🏭 The Code Factory: How Computers Understand Your Programs
Imagine you write a letter to a friend in another country. But wait—they speak a different language! You need someone to translate your letter. Computers face the same problem. They only understand 1s and 0s, but we write code in words. How does our code become something a computer can run?
Welcome to the Code Factory—where your programs get transformed into computer language!
🎭 Compiler vs Interpreter: Two Ways to Translate
Think about ordering food at a restaurant. There are two ways to get your meal:
🍳 The Compiler (The Chef Who Cooks Everything First)
A compiler is like a chef who reads your entire order, prepares ALL the dishes in the kitchen, and brings everything out at once.
- ✅ Reads your ENTIRE program first
- ✅ Checks for ALL mistakes before cooking
- ✅ Creates a finished “dish” (executable file)
- ✅ Once cooked, serves instantly every time!
Example: C, C++, Rust, Go
Your Code → Compiler → Executable File → Computer Runs It
🍜 The Interpreter (The Street Food Vendor)
An interpreter is like a street vendor who cooks each item one by one as you order.
- ✅ Reads one line at a time
- ✅ Cooks (runs) it immediately
- ✅ Moves to the next line
- ⚠️ Finds errors only when reaching that line
Example: Python, JavaScript, Ruby
Your Code → Interpreter → Runs Line by Line
🤔 Which is Better?
| Feature | Compiler | Interpreter |
|---|---|---|
| Speed | 🚀 Fast (pre-cooked) | 🐢 Slower (cooking live) |
| Errors | All at once | One at a time |
| Debugging | Harder | Easier |
| Files | Creates .exe | No extra files |
🏗️ Compilation Phases: The Assembly Line
Imagine a car factory. A car doesn’t just appear—it goes through many stations, each doing a specific job. Compilation works the same way!
graph TD A["Your Code"] --> B["Lexical Analysis"] B --> C["Syntax Analysis"] C --> D["Semantic Analysis"] D --> E["Intermediate Code"] E --> F["Optimization"] F --> G["Code Generation"] G --> H["Machine Code"]
Your code travels through this assembly line, getting transformed at each station. Let’s visit each one!
🔤 Lexical Analysis: Breaking Words Apart
Remember learning to read? First, you learned letters. Then words. Lexical analysis (or scanning) does the same thing—it breaks your code into tiny pieces called tokens.
📦 What are Tokens?
Tokens are like LEGO bricks.

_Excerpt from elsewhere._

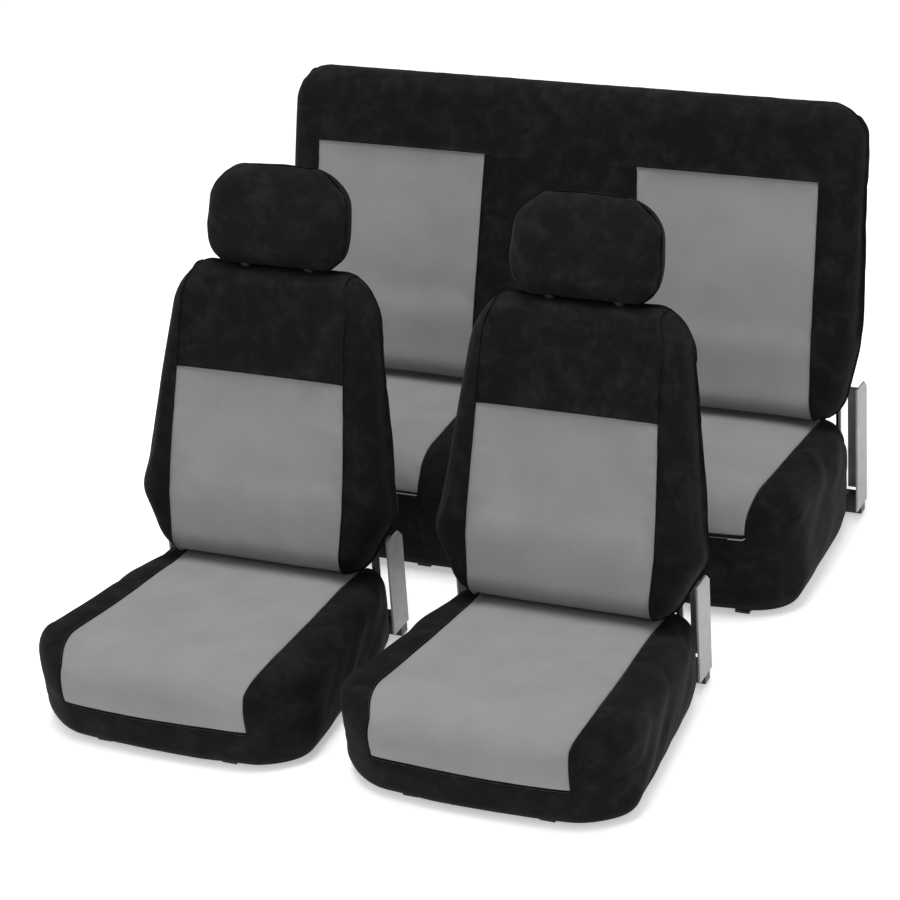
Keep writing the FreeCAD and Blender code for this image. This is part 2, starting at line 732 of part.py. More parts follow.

Your code is made of these building blocks:
| Token Type | Examples |
|---|---|
| Keywords | if, while, for |
| Identifiers | myName, total |
| Numbers | 42, 3.14 |
| Operators | +, -, =, == |
| Punctuation | {, }, ;, , |
🎯 Example
age = 10 + 5
The lexer (token machine) sees:
[IDENTIFIER: age]
[OPERATOR: =]
[NUMBER: 10]
[OPERATOR: +]
[NUMBER: 5]
It’s like sorting a sentence into word types: noun, verb, adjective…

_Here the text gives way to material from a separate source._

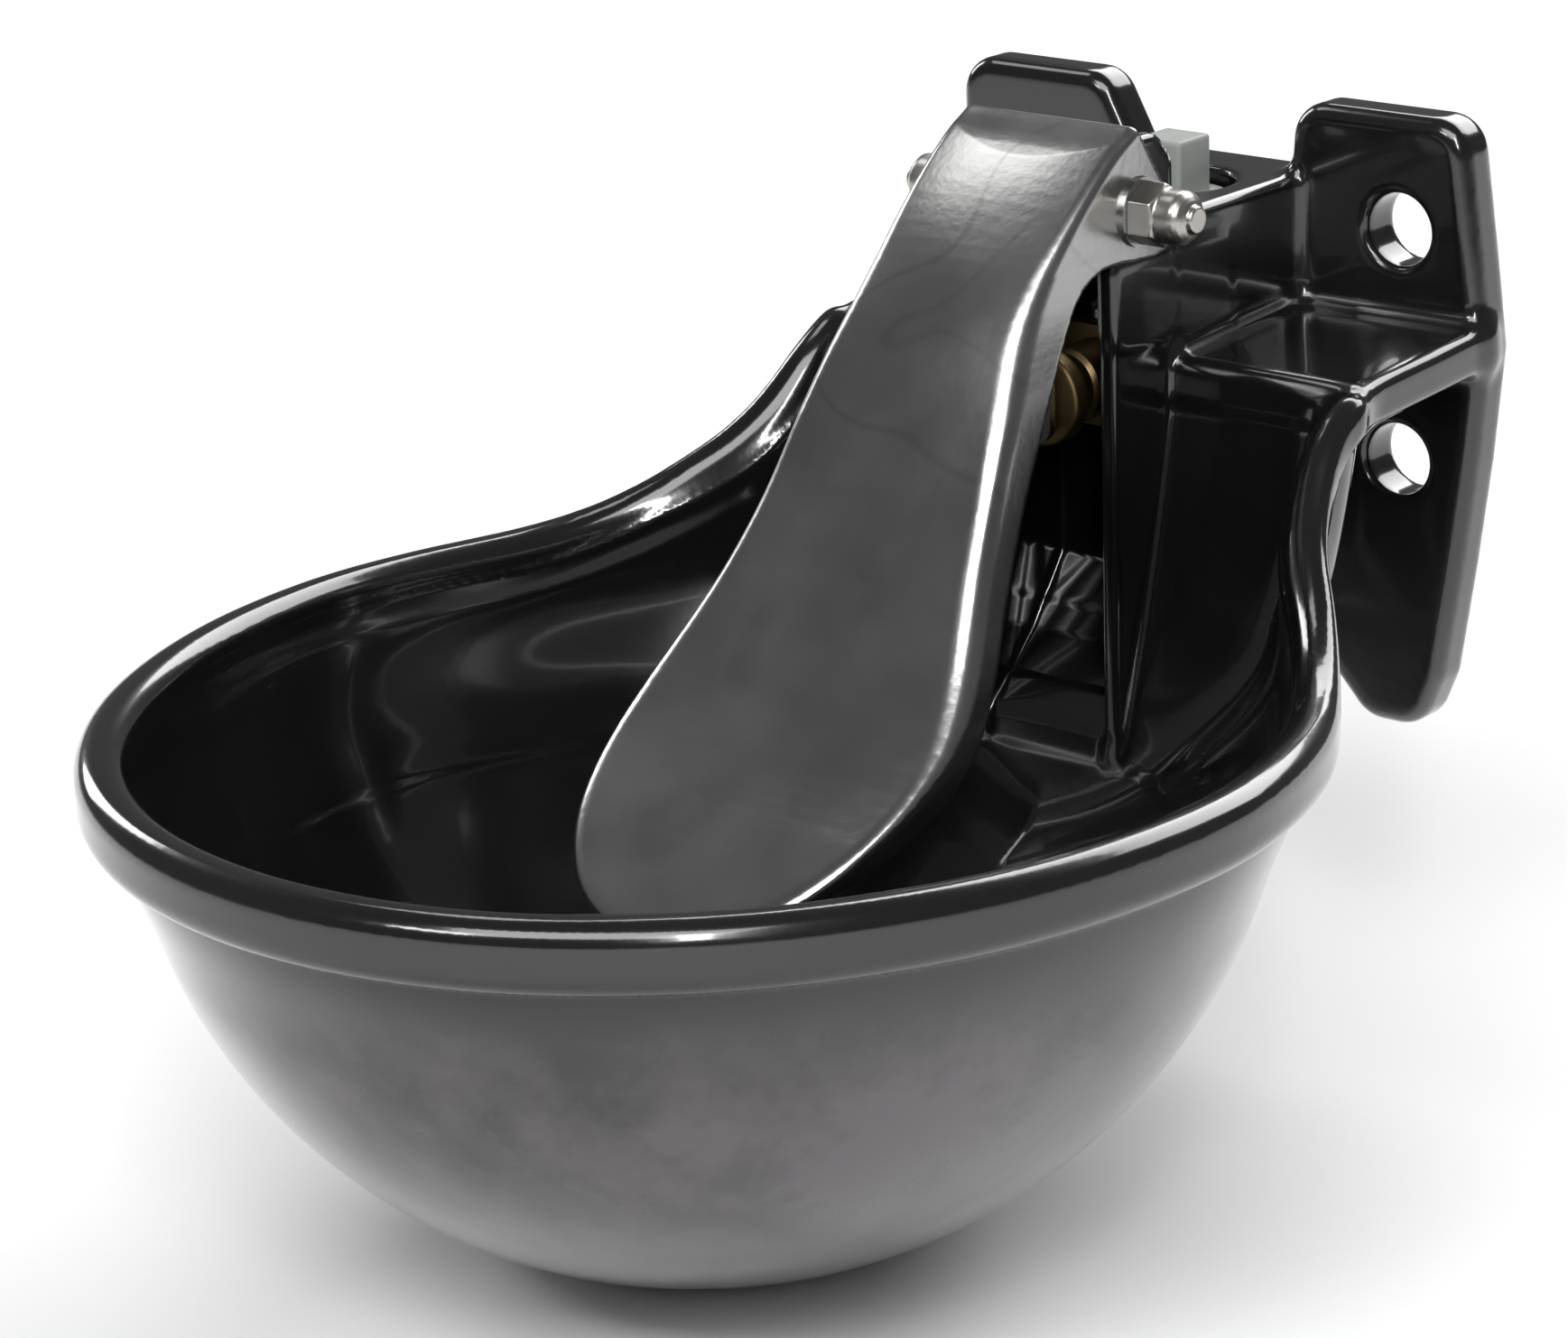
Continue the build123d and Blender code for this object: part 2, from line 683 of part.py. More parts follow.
# ------------------------------------------------------------- pipe connections
with BuildPart() as top_plug:
    with BuildSketch(Plane.XY.offset(recess_floor + 1.5)):
        with Locations((0, duct_y)):
            Circle(13.0)
    extrude(amount=2.4)
    chamfer(top_plug.edges().filter_by(GeomType.CIRCLE).group_by(Axis.Z)[-1], length=0.6)
    with BuildSketch(Plane.XY.offset(recess_floor + 3.9)):
        with Locations((0, duct_y)):
            Rectangle(12.6, 12.6)
    extrude(amount=13.8)
    fillet(top_plug.edges().filter_by(Axis.Z), radius=0.8)
    with BuildSketch(Plane.XY.offset(recess_floor + 1.5)):
        with Locations((0, duct_y)):
            Circle(duct_r - 0.05)
    extrude(amount=-13.0)
    with BuildSketch(Plane.XY.offset(recess_floor - 12.0)):
        with Locations((0, duct_y)):
            Circle(6.5)
    extrude(amount=12.0, mode=Mode.SUBTRACT)
top_plug.part.label = "top_plug"

with BuildPart() as top_plug_seal:
    with BuildSketch(Plane.XY.offset(recess_floor)):
        with Locations((0, duct_y)):
            Circle(13.2)
            Circle(duct_r + 0.1, mode=Mode.SUBTRACT)
    extrude(amount=1.5)
top_plug_seal.part.label = "top_plug_seal"

# strainer in the duct: slotted tube with a closed top, its rim gripped above the shoulder
with BuildPart() as inlet_strainer:
    with BuildSketch(Plane.XY.offset(strainer_z + 0.5)):
        with Locations((0, duct_y)):
            Circle(duct_mid_r - 0.03)
    extrude(amount=2.3)
    with BuildSketch(Plane.XY.offset(strainer_z + 2.8)):
        with Locations((0, duct_y)):
            Circle(7.2)
    extrude(amount=22.2)
    with BuildSketch(Plane.XY.offset(strainer_z + 0.5)):
        with Locations((0, duct_y)):
            Circle(6.0)
    extrude(amount=23.2, mode=Mode.SUBTRACT)
    for z in (6.0, 11.5, 17.0):
        for across in ((1, 0, 0), (0, 1, 0)):
            with BuildSketch(Plane(origin=(0, duct_y, strainer_z + z), z_dir=across,
                                   x_dir=(across[1], across[0], 0))):
                Rectangle(8.4, 3.0)
            extrude(amount=10, both=True, mode=Mode.SUBTRACT)
inlet_strainer.part.label = "inlet_strainer"

# ------------------------------------------------------------------- export
export_step(bowl_casting.part, "parts/bowl_casting.step")
export_step(press_paddle.part, "parts/press_paddle.step")
export_step(striker_bracket.part, "parts/striker_bracket.step")
export_step(hinge_axle.part, "parts/hinge_axle.step")
export_step(hinge_cap_nuts.part, "parts/hinge_cap_nuts.step")
export_step(nut_washers.part, "parts/nut_washers.step")
export_step(thrust_washers.part, "parts/thrust_washers.step")
export_step(hinge_bushes.part, "parts/hinge_bushes.step")
export_step(valve_body.part, "parts/valve_body.step")
export_step(body_gasket.part, "parts/body_gasket.step")
export_step(valve_seat.part, "parts/valve_seat.step")
export_step(seal_disc.part, "parts/seal_disc.step")
export_step(seal_nut.part, "parts/seal_nut.step")
export_step(valve_stem.part, "parts/valve_stem.step")
export_step(push_button.part, "parts/push_button.step")
export_step(stem_guide.part, "parts/stem_guide.step")
export_step(guide_o_ring.part, "parts/guide_o_ring.step")
export_step(return_spring.part, "parts/return_spring.step")
export_step(spring_cage.part, "parts/spring_cage.step")
export_step(flow_screw.part, "parts/flow_screw.step")
export_step(flow_screw_o_ring.part, "parts/flow_screw_o_ring.step")
export_step(top_plug.part, "parts/top_plug.step")
export_step(top_plug_seal.part, "parts/top_plug_seal.step")
export_step(inlet_strainer.part, "parts/inlet_strainer.step")
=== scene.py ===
import math

import bpy
import numpy as np
from mathutils import Matrix, Vector


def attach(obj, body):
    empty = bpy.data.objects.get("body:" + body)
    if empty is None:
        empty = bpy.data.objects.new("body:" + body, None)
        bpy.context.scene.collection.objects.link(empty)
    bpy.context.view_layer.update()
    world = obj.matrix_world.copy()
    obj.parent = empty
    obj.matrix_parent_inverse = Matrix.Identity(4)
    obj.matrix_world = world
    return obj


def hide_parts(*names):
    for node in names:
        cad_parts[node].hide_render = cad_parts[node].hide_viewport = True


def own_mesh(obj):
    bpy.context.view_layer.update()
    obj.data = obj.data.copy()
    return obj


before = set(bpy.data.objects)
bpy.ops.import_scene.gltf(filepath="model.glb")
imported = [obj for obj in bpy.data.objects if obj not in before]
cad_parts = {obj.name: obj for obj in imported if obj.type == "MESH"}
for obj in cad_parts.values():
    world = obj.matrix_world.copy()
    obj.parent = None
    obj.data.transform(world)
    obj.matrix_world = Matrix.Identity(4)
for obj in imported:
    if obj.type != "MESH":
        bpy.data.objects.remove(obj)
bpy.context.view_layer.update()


# ------------------------------------------------------------ shape functions
def smin(a, b, k):
    h = np.clip(0.5 + 0.5 * (b - a) / k, 0.0, 1.0)
    return b * (1 - h) + a * h - k * h * (1 - h)


def smax(a, b, k):
    return -smin(-a, -b, k)


def smooth(t):
    t = np.clip(t, 0.0, 1.0)
    return t * t * t * (t * (6 * t - 15) + 10)


def table(pts, sigma, step=0.5):
    """A measured curve, softened, as a lookup."""
    us = np.array([p[0] for p in pts], float)
    vs = np.array([p[1] for p in pts], float)
    u = np.arange(us[0] - 40, us[-1] + 40, step)
    v = np.interp(u, us, vs)
    # linear ends keep their slope
    s0 = (vs[1] - vs[0]) / (us[1] - us[0])
    s1 = (vs[-1] - vs[-2]) / (us[-1] - us[-2])
    v = np.where(u < us[0], vs[0] + (u - us[0]) * s0, v)
    v = np.where(u > us[-1], vs[-1] + (u - us[-1]) * s1, v)
    n = int(4 * sigma / step)
    g = np.exp(-0.5 * (np.arange(-n, n + 1) * step / sigma) ** 2)
    g /= g.sum()
    return u, np.convolve(np.pad(v, n, mode="edge"), g, mode="valid")


def lookup(tab, u):
    return np.interp(u, tab[0], tab[1])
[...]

🌳 Syntax Analysis: Building the Family Tree
Now we have tokens. But do they make sense together? Syntax analysis (or parsing) checks if the tokens follow the grammar rules and builds a tree showing how they connect.
🌲 The Parse Tree (AST)
Think of a family tree. Every expression has parents and children!
For age = 10 + 5:
graph TD A["Assignment ="] --> B["age"] A --> C["Addition +"] C --> D["10"] C --> E["5"]
The parser says: “First, add 10 and 5. Then, put the result in age.”
❌ Syntax Errors
If you write age = = 10, the parser screams:
“Two equals signs in a row? That’s not how grammar works!”
🎯 Parsing Techniques: Different Ways to Read
How do you read a book? Top to bottom, left to right? Parsers have different reading styles too!
⬇️ Top-Down Parsing
Start from the BIG picture, zoom into details.
- Like planning: “I want a house → needs rooms → needs walls → needs bricks”
- LL parsers work this way
⬆️ Bottom-Up Parsing
Start from small pieces, build up to the big picture.
- Like building: “I have bricks → make walls → make rooms → make house!”
- LR parsers work this way
🔄 Recursive Descent
The most popular top-down method. Each grammar rule becomes a function that calls other functions.
parseExpression()
└── parseTerm()
└── parseFactor()
Like a boss delegating work: “You handle terms, you handle factors!”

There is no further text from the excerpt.